The right of a parent to discipline their child is the “oldest of the fundamental liberty interests recognized by [the United States Supreme] Court.” Troxel v. Granville, 530 U.S. 57, 65 (2000); In re RGB, 123 Haw. 1, 229 P. 3d 1066, 1121 (2010); In re Doe, 57 P.3d 447, 457 (2002). This right to discipline includes the right to use reasonable corporal punishment. Doe v. Lang, 327 F.3d 492, 523 (7th Cir. 2003); Lang v. Starke County Office of Family and Children, 861 N.E. 2d 366, 378 (Ind. App. 2007). This is a fundamental constitutional right not dependent upon legislative recognition by statute.
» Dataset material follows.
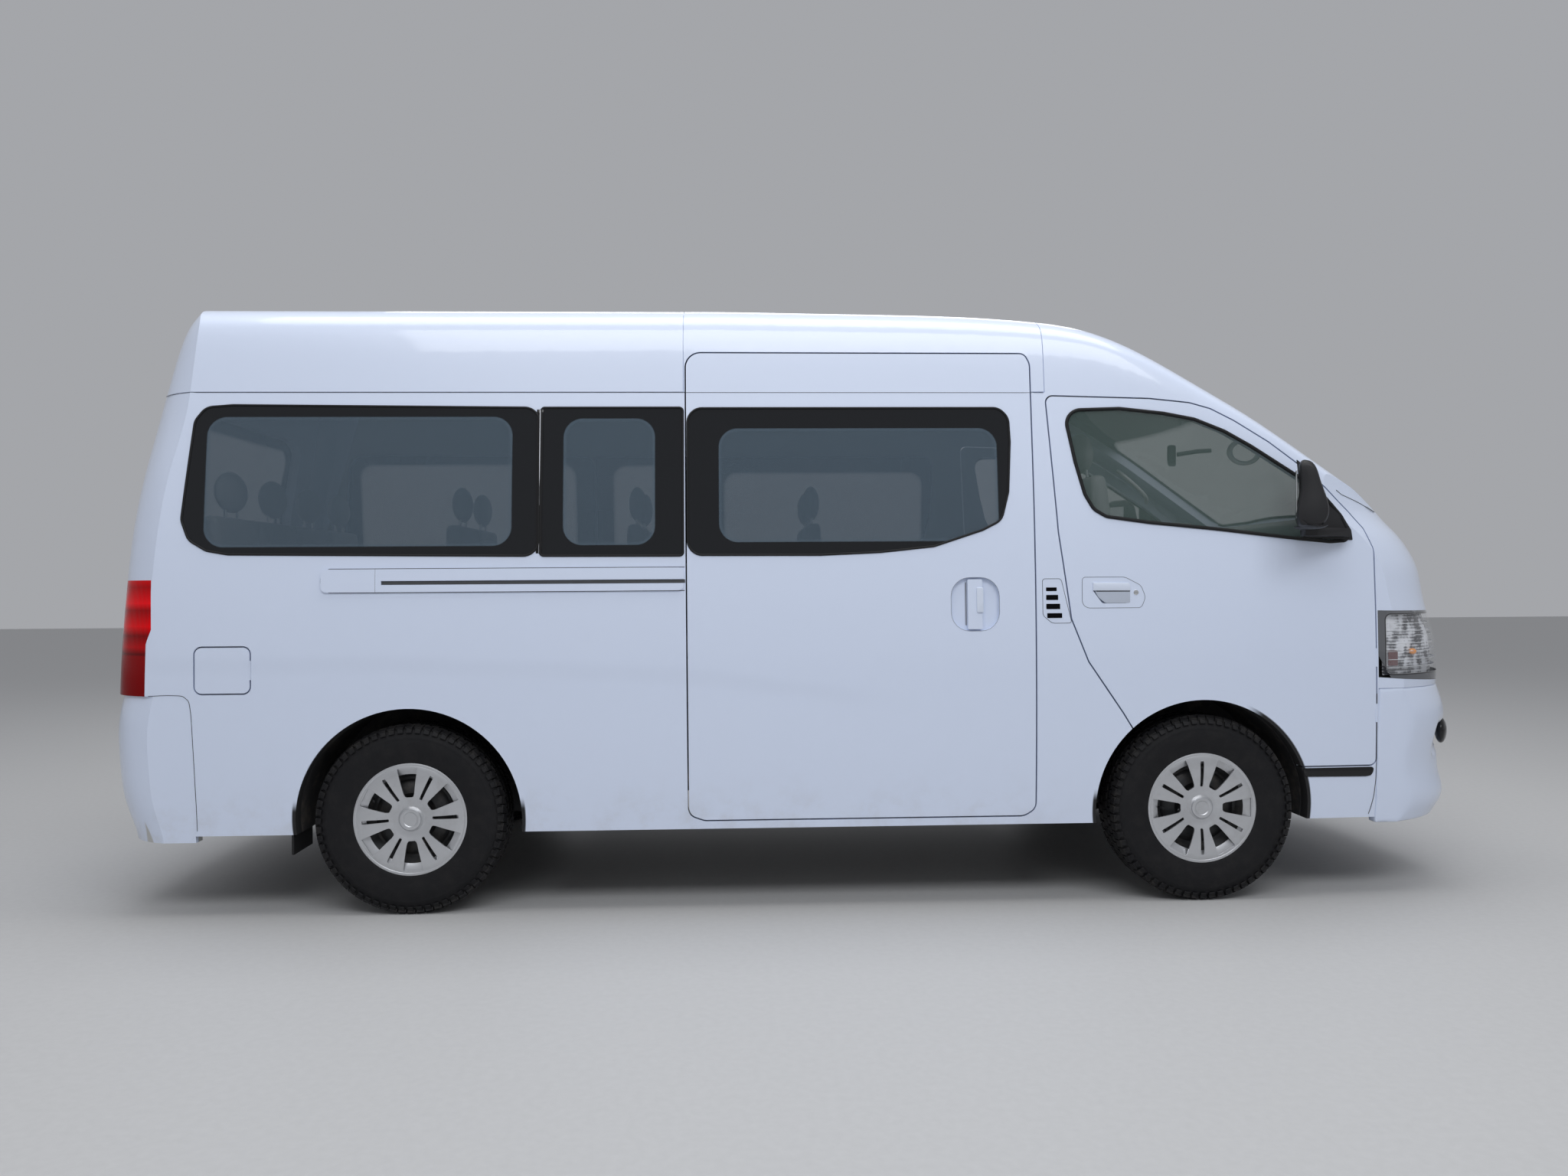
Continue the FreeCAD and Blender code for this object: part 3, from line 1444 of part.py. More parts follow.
DASH_SHARES = ((1.605, 0.585), (1.48, 0.598), (1.40, 0.575), (1.40, 0.50), (1.48, 0.40), (1.605, 0.38))
dash_points = [Vector(along(s), -out(1), up(z)) for s, z in DASH_SHARES]
dash = prism(dash_points, Vector(0, 2 * out(1), 0), val.window_corner)
done("dashboard", common("dashboard_whole", feature("dash_block", dash), clear_inner))
ring_r = dim.steering_diameter / 2
grip = dim.steering_rim / 2
RING_SHARES = (
    (0.4, 0.9), (0.9, 0.4), (0.9, -0.4), (0.4, -0.9),
    (-0.4, -0.9), (-0.9, -0.4), (-0.9, 0.4), (-0.4, 0.9),
)
ring_body = lathe("steering_ring", [(grip * y, ring_r + grip * reach) for reach, y in RING_SHARES])
wheel_ring = group("steering_ring_flat", ring_body)
wheel_ring.Placement = Placement(Vector(), Rotation(Vector(1, 0, 0), 90))
spokes = box(
    "steering_spoke",
    (dim.steering_rim, dim.steering_diameter, dim.steering_rim * 0.5),
    (-dim.steering_rim / 2, -dim.steering_diameter / 2, -dim.steering_rim * 0.25),
)
hub = rod("steering_hub", dim.column_diameter * 0.8, dim.steering_rim, (0, 0, -dim.steering_rim / 2))
STEERING_TILT_DEGREES = -32
steering_z = dim.body_height * 0.595
tilt_cosine = math.cos(math.radians(STEERING_TILT_DEGREES))
column_length = (steering_z - dim.floor_height) / tilt_cosine - dim.column_diameter
column = rod(
    "steering_column_rod",
    dim.column_diameter / 2,
    column_length - dim.steering_rim / 2 - dim.seam,
    (0, 0, -column_length),
)
steering_whole = join("steering_join", wheel_ring, spokes, hub)
for node, item in (("steering_wheel", steering_whole), ("steering_column", column)):
    tilted = group(f"{node}_placed", item)
    tilted.Placement = Placement(Vector(), Rotation(Vector(0, 1, 0), STEERING_TILT_DEGREES))
    place(tilted, axle_x + dim.front_overhang * 0.13, dim.body_width * 0.265, steering_z)
    done(node, tilted)

# Door mirrors, each on an arm that reaches forward to the corner of its door.
MIRROR_SHARES = (
    (1.2935, 0.7147), (1.3100, 0.7120), (1.3360, 0.6841), (1.3555, 0.6530),
    (1.3598, 0.6284), (1.3555, 0.6219), (1.3345, 0.6096), (1.3013, 0.6066),
    (1.2812, 0.6096), (1.2690, 0.6206), (1.2690, 0.6385), (1.2795, 0.6858),
)
MIRROR_ARM_SHARES = (
    (1.305, 1.085), (1.345, 1.085), (1.545, 0.965), (1.545, 0.89),
    (1.505, 0.89), (1.505, 0.935), (1.305, 1.04),
)
MIRROR_SWELL_SHARES = (
    (0, 0.86), (0.03, 0.93), (0.13, 1.0), (0.5, 1.02), (0.87, 1.0), (0.97, 0.93), (1, 0.86),
)


def mirror_ring(depth, size):
    """The mirror's outline at a share of its reach, drawn in to a share of its size."""
    middle_s = sum(s for s, z in MIRROR_SHARES) / len(MIRROR_SHARES)
    middle_z = sum(z for s, z in MIRROR_SHARES) / len(MIRROR_SHARES)
    points = [
        Vector(
            along(middle_s + (s - middle_s) * size),
            -out(1.03) - val.mirror_reach * depth,
            up(middle_z + (z - middle_z) * size),
        )
        for s, z in MIRROR_SHARES
    ]
    outline = Part.BSplineCurve()
    outline.interpolate(Points=points, PeriodicFlag=True)
    return Part.Wire(outline.toShape())


mirror_head = Part.makeLoft([mirror_ring(depth, size) for depth, size in MIRROR_SWELL_SHARES], True, False)
mirror_low = up(0.5965)
arm_points = [Vector(along(s), -out(y), mirror_low) for s, y in MIRROR_ARM_SHARES]
mirror_arm = prism(arm_points, Vector(0, 0, val.mirror_height * 0.11))
mirror = feature("mirror_block", mirror_head.fuse(mirror_arm).cut(skin_clear))
done("mirror_right", mirror)
done("mirror_left", mirrored("mirror_mirror", mirror))
flap_x = -axle_x - dim.arch_radius - dim.wheelhouse_wall - dim.seam - dim.mud_flap_thickness
flap_low = tyre_r * 0.65
flap_parts = []
for name, side in (("right", -1), ("left", 1)):
    inner_y = track_half - dim.tyre_width / 2
    for part_name, wide, low, high in (
        ("upper", dim.body_width / 2 - dim.wall - dim.sill_tuck * 1.2 - inner_y, flap_low, hanger_top),
        ("lower", dim.tyre_width * 0.97, flap_low, dim.sill_height - dim.seam),
    ):
        corner_y = inner_y if side > 0 else -inner_y - wide
        flap_parts.append(
            box(
                f"mud_flap_{name}_{part_name}",
                (dim.mud_flap_thickness, wide, high - low),
                (flap_x, corner_y, low),
            )
        )
done("mud_flaps", join("mud_flaps_join", *flap_parts))
doc.recompute()
os.makedirs("parts", exist_ok=True)
for node, item in finished.items():
    broken = [state for state in item.State if state in ("Invalid", "Error")]
    shape = item.Shape
    if broken or shape.isNull() or not shape.isValid():
        raise RuntimeError(f"{node} did not build")
    print(node, round(shape.Volume / 1e6, 2), len(shape.Solids), len(shape.Faces))
    shape.exportStep(f"parts/{node}.step")
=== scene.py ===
"""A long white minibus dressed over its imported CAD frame.

Everything is in metres in the frame of the CAD: +X forward, +Y to the vehicle's left, +Z up, with the
ground at Z = 0 and the origin midway between the axles.
"""

from __future__ import annotations

import json
import logging
import math
from dataclasses import dataclass, field
from enum import Enum
from typing import Any, Iterable, Sequence

import bmesh
import bpy
from mathutils import Matrix, Vector
from mathutils.bvhtree import BVHTree

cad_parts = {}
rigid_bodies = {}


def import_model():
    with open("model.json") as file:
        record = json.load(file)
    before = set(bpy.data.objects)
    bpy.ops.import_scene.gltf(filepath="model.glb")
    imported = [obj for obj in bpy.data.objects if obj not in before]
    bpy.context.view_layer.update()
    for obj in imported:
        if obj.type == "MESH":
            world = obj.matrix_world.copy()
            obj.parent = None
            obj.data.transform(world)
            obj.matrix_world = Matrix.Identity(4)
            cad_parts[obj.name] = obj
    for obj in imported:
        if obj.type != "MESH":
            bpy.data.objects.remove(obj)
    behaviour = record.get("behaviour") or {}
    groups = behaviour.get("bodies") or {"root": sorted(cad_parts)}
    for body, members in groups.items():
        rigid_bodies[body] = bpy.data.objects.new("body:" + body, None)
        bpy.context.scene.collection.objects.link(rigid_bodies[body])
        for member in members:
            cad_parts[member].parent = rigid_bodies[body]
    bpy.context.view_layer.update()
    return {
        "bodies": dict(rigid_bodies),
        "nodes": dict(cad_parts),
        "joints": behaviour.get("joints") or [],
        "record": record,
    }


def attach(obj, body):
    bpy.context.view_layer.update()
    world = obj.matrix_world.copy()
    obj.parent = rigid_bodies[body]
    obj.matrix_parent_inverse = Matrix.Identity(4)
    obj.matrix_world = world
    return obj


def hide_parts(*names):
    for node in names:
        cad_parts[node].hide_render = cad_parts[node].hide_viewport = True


log = logging.getLogger("minibus")

Point = Sequence[float]
Pair = tuple[float, float]
Colour = tuple[float, float, float]
Box = tuple[float, float, float, float]
Piece = bpy.types.Object

RIGHT = -1
LEFT = 1
SIDES = ((RIGHT, "right"), (LEFT, "left"))
FULL_TURN = 2 * math.pi
ALONG_Y = (0.0, 1.0, 0.0)
LOOSE = 2e-5


class Outward(Enum):
    """The side of the body that a pane or a lamp looks out of."""

    RIGHT = (0.0, -1.0, 0.0)
    LEFT = (0.0, 1.0, 0.0)
    AHEAD = (0.9, 0.0, 0.45)
    BEHIND = (-1.0, 0.0, 0.1)


@dataclass(frozen=True)
class Body:
    """The main lines of the body that pieces on its skin follow, in metres."""

    half_width: float = 0.940
    widest: float = 0.800
    seam: float = 1.915
    sill: float = 0.298
    seam_tuck: float = 0.080
    sill_tuck: float = 0.020
    nose_tuck: float = 0.034
    tuck_start: float = 1.029
    tuck_end: float = 2.157
    axle: float = 1.470
    hub: float = 0.3465
    track: float = 0.827

    def side(self, x: float, z: float) -> float:
        """The half width of the skin at a station and a height.

        Args:
            x: The station along the vehicle.
            z: The height above the ground.

        Returns:
            The distance of the skin from the middle plane.
        """
        width = self.half_width
        if z > self.widest:
            width -= self.seam_tuck * ((z - self.widest) / (self.seam - self.widest)) ** 2
        else:
            width -= self.sill_tuck * ((self.widest - z) / (self.widest - self.sill)) ** 2
        if x > self.tuck_start:
            width -= self.nose_tuck * ((x - self.tuck_start) / (self.tuck_end - self.tuck_start)) ** 2
        return width


BODY = Body()


class Signal:
    """A node socket whose arithmetic adds Math nodes to its tree."""

    def __init__(self, shader: "Shader", socket: Any) -> None:
        """Wraps a socket.

        Args:
            shader: The shader that the socket belongs to.
            socket: The output socket.
        """
        self.shader = shader
        self.socket = socket

    def maths(self, operation: str, *others: Any) -> "Signal":
        """Adds one Math node.

        Args:
            operation: The node's operation.
            others: Further values or signals.

        Returns:
            The node's result.
        """
        values = dict(enumerate((self, *others)))
        return self.shader.add("ShaderNodeMath", {"operation": operation}, values)

    def __add__(self, other: Any) -> "Signal":
        """The sum."""
        return self.maths("ADD", other)

    __radd__ = __add__

    def __sub__(self, other: Any) -> "Signal":
        """The difference."""
        return self.maths("SUBTRACT", other)

    def __rsub__(self, other: Any) -> "Signal":
        """The difference, this one taken away."""
        return (self * -1.0) + other

    def __mul__(self, other: Any) -> "Signal":
        """The product."""
        return self.maths("MULTIPLY", other)

    __rmul__ = __mul__

    def __truediv__(self, other: Any) -> "Signal":
        """The quotient."""
        return self.maths("DIVIDE", other)

    def __pow__(self, other: Any) -> "Signal":
        """The power."""
        return self.maths("POWER", other)

    def __abs__(self) -> "Signal":
        """The size without its sign."""
        return self.maths("ABSOLUTE")

    def sine(self) -> "Signal":
        """The sine."""
        return self.maths("SINE")

    def over(self, other: Any) -> "Signal":
        """The larger of two."""
        return self.maths("MAXIMUM", other)

    def under(self, other: Any) -> "Signal":
        """The smaller of two."""
        return self.maths("MINIMUM", other)

    def step(self, low: float, high: float) -> "Signal":
        """A smooth rise from 0 at low to 1 at high, or a fall where low is the larger."""
        falls = low > high
        low, high = sorted((low, high))
        rise = self.shader.add(
            "ShaderNodeMapRange", {"interpolation_type": "SMOOTHSTEP"},
            {"Value": self, "From Min": low, "From Max": high}
        )
        return 1.0 - rise if falls else rise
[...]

See, e.g., City of Boerne v. Flores, 521 U.S. 507, 545 (1997). In the substantive due process analysis, it is the State’s affirmative act of restraining the individual’s freedom to act which is the ‘deprivation of liberty’ triggering the protections of the Due Process Clause. DeShaney v. Winnebago County Department of Social Services, 489 U.S. 198, 200 (1989).